Sağlıklı yenidoğanların vücut ağırlığının yüzde 14'ü yağ dokusudur. Bu oran süt çocukluğu döneminde iki kat artar, daha sonraki yıllarda artış oranı azalır. Yetersiz beslenme ile daha az, fazla beslenmeyle aşırı yağ hücre yapımı oluşur, dolayısıyla ileriki yaşların kilo durumu da az-çok bu yaşlarda belli olur. Aşırı şişmanlık ve zayıflık durumları hastalık olarak kabul edilip, düzenli ve doktor denetiminde kontrol altına alınmalıdır.
Beslenme programı uygularken
Çocukların yaşlarına göre kilo alımları değişmekle birlikte, kilo alımı ilk 6 ay en hızlı şekilde, daha sonraki yıllarda azalarak devam eder. Ergenlik döneminde büyümenin hızlanmasıyla kilo alımı hızı da artar. 1 yaştan sonra yıllık 2-2.5 kilo alımı yeterlidir. Ailelerin, çocuklarına beslenme programı hazırlarken, bütün besin gruplarını göz önünde tutmaları gerekir. Tek yönlü beslenme (protein veya karbonhidrat ağırlıklı) olması her zaman sakıncalıdır. Çocuklar büyümekte olduklarından daha fazla kalsiyum içeren süt ürünleri mutlaka alınmalıdır, günlük 2 bardak kadar süt, 1-2 yemek kaşığı yoğurt ve 1-2 dilim peynir bu ihtiyacı karşılar. Protein içeren et grubundan en az bir öğün alınmalıdır. Proteinleri vücutta kullanılır hale getirmek için beslenmede mutlaka karbonhidrat bulunmalı, her öğün tüketilen 1 dilim ekmek ve özellikle sebzeler doğru kaynaklardır. Yeterli vitaminleri almaları için 1-2 porsiyon meyve her gün alınmalıdır. Abur-cubur dediğimiz hazır gıdalar ve cipsler beslenmeyi engellediği gibi aşırı kilo alımına ve alerjik hastalıklara davetiye çıkarır. Dr.Keyhan Fidan: "Çocuk yemek yemiyorsa nedeni araştırılmalı"

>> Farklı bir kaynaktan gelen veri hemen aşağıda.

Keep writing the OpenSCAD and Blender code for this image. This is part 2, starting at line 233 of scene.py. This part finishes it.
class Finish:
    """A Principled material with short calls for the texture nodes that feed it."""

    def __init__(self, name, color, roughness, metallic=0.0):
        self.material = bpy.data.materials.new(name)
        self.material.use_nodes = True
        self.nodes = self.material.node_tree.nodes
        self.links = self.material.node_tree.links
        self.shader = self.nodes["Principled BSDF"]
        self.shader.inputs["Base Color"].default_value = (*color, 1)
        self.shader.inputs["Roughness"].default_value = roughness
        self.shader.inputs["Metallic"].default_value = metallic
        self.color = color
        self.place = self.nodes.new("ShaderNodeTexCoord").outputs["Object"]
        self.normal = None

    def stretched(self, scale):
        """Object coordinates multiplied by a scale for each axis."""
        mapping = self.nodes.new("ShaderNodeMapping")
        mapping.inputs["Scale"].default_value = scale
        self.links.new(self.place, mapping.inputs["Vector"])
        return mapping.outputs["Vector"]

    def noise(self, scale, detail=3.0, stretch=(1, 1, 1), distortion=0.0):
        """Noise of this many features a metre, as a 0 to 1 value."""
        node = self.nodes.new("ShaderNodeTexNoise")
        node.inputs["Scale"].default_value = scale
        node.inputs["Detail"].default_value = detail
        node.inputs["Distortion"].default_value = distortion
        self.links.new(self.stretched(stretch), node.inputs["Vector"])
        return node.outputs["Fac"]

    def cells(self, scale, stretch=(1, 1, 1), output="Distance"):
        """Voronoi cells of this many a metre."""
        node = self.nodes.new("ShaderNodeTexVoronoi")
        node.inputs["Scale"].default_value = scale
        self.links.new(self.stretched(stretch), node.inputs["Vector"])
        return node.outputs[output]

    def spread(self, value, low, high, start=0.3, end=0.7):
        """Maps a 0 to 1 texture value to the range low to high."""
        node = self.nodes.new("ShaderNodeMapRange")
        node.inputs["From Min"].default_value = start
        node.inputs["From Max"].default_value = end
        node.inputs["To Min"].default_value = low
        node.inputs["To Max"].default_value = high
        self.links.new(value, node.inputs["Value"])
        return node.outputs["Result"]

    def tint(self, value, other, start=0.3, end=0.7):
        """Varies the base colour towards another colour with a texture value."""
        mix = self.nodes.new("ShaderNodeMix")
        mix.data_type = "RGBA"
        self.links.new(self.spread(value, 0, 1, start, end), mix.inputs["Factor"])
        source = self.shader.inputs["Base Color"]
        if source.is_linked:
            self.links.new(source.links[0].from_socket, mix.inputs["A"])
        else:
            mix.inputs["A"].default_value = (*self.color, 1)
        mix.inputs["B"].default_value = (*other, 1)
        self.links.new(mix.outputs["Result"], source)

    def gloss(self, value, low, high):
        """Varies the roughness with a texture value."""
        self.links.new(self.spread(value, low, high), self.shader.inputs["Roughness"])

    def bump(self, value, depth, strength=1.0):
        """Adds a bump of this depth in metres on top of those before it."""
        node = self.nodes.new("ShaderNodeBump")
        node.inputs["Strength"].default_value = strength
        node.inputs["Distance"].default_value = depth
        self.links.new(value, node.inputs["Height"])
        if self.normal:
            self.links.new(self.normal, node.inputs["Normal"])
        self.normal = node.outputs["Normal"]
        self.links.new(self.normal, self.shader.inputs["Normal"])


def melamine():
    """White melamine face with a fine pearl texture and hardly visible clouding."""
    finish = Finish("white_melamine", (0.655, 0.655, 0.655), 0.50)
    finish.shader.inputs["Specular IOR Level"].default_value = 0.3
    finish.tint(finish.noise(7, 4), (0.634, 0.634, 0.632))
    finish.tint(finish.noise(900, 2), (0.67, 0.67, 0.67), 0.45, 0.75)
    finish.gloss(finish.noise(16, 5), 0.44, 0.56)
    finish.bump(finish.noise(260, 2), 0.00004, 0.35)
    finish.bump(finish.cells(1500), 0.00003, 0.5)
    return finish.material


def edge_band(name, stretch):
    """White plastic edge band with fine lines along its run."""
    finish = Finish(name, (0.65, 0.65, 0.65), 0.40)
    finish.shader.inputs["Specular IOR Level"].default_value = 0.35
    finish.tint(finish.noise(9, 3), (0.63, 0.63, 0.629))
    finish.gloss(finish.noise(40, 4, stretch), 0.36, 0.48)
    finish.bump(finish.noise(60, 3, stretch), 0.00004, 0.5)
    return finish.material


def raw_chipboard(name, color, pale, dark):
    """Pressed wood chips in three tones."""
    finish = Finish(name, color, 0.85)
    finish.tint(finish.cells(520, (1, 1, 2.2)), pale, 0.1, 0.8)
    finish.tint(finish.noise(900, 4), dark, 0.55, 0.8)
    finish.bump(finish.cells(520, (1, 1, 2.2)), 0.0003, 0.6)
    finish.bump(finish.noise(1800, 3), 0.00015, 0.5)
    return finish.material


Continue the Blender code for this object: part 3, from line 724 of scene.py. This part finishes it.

Zayıf çocukların takibinde, normal yemesine rağmen kilo alamıyorsa, engelleyen organik bir nedenin varlığı araştırılmalıdır. Çocuğun yemek yemesi ailelerin hayatlarının en önemli sorunu olmaktan çıkmalıdır. Yemeğin hazırlık sürecinde, çocukla birlikte alışverişten başlayıp hazırlanmasına kadar birlikte hareket edilmesi çoğu zaman olumlu etki edebilir. Az az, daha sık ve çeşitli besinler sunulmalı, ailece birlikte yemek yemeye özen gösterilmelidir.